これを使うことで、我々の宇宙の重力相互作用が一般相対性理論
で記述されているのか、それとも他の理論で記述されているのかが
わかります。一般相対性理論が少なくとも太陽近傍の重力物理を
非常に高い精度で記述していることは周知の事実であり、
さらには重力波の観測によって、少なくとも12億光年以内の重力理論は一般相対性理論でよいことがわかっています。

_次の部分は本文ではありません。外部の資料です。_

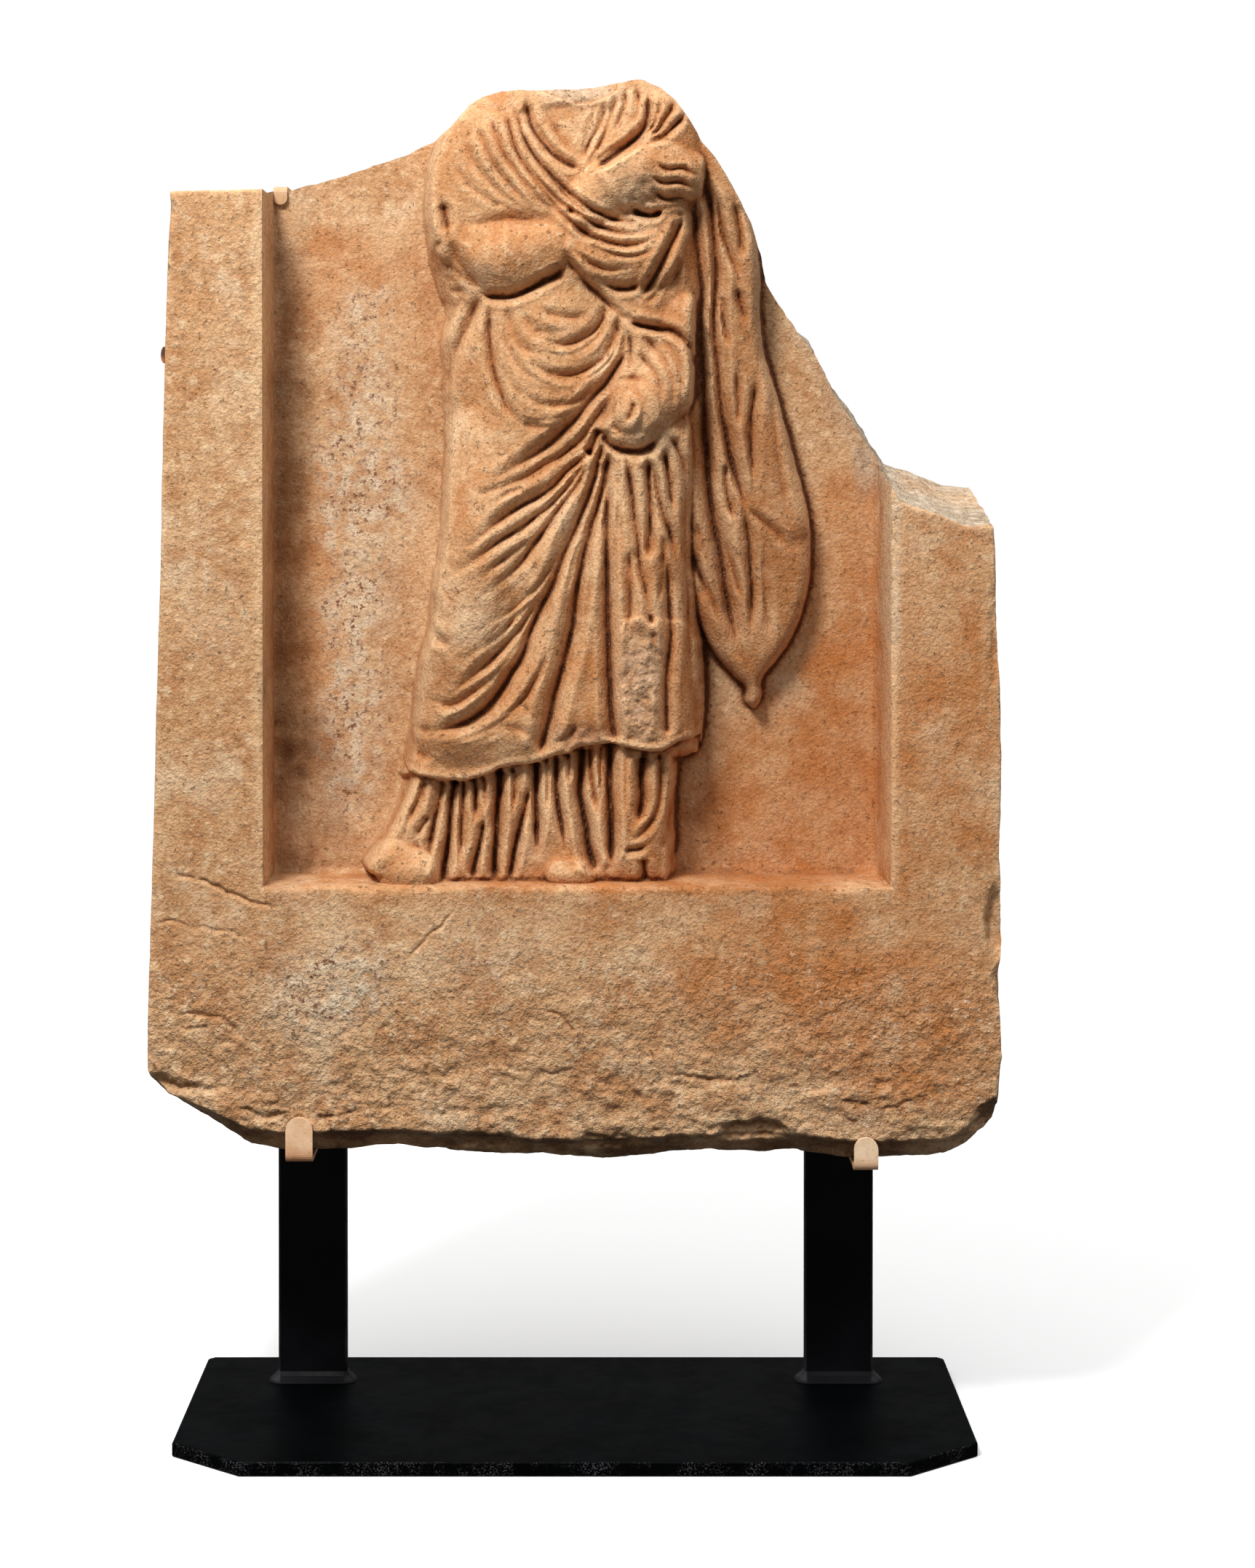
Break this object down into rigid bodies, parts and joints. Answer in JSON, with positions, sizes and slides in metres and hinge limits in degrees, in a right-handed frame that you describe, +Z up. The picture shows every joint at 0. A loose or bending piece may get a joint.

しかし、CMB は宇宙誕生からわずか38万年後の電磁波であり、
このような過去の宇宙でも、
宇宙の大きさに匹敵するスケールの重力相互作用が一般相対性理論で
正しく記述できているのかは未だに確定はしていません。
そこで、電磁波の運動を記述するボルツマン方程式、
ダークマターを含む物質場を記述する流体方程式と連続の式、
重力場の進化を記述する方程式をすべて連立して解いて
CMB の進化を調べる必要があります。
そのため、数値計算コード CMB2nd を作成し、この研究に取り組んでいます。
重力場については、縮退高階微分スカラー・テンソル理論
と呼ばれる、一般相対性理論を始めとする、
これまでに知られているほとんどの重力理論を内包する極めて一般的な
重力理論をコードに実装し、広い観点から重力理論の絞り込みを行っています。
背景重力波の検出可能性
インフレーションの時期の宇宙は量子の世界であり、
時空そのものが量子的に揺らいでいます。
この量子揺らぎの一部は重力ポテンシャルの非一様性として進化し、
CMB の非等方性や、銀河・銀河団などに代表される
宇宙大規模構造の種になりました。
また別の一部は、重力波として進化しました。
これが宇宙で最も古い重力波であり、「インフレーション起源の背景重力波」
と呼ばれています。これは宇宙で最も古い化石のようなものであり、
インフレーションや、その後の宇宙の情報のすべてを持っていると
考えられており、宇宙論の究極の観測対象となります。
背景重力波は、インフレーションだけでなく、他の機構でも生成されることがあります。
そのため、インフレーション起源であるかを決めるためには、
その性質を細かく調べ、互いの違いを明らかにする必要があります。
そこでまず、日本が中心となって進めている CMB の B-mode と呼ばれる偏光モードの
観測計画である LiteBIRD 衛星の観測を想定し、
それがどの程度の精度で背景重力波のスペクトルを決定できるかという
研究を行いました。さらに、インフレーション以外が起源の場合、
もともとの揺らぎが非等方的(到来方向によって強度が異なる)
である場合が考えられます。そこで、将来の地上での CMB 観測計画である
CMB-S4 を想定し、この非等方性の検出可能性についても評価を行いました。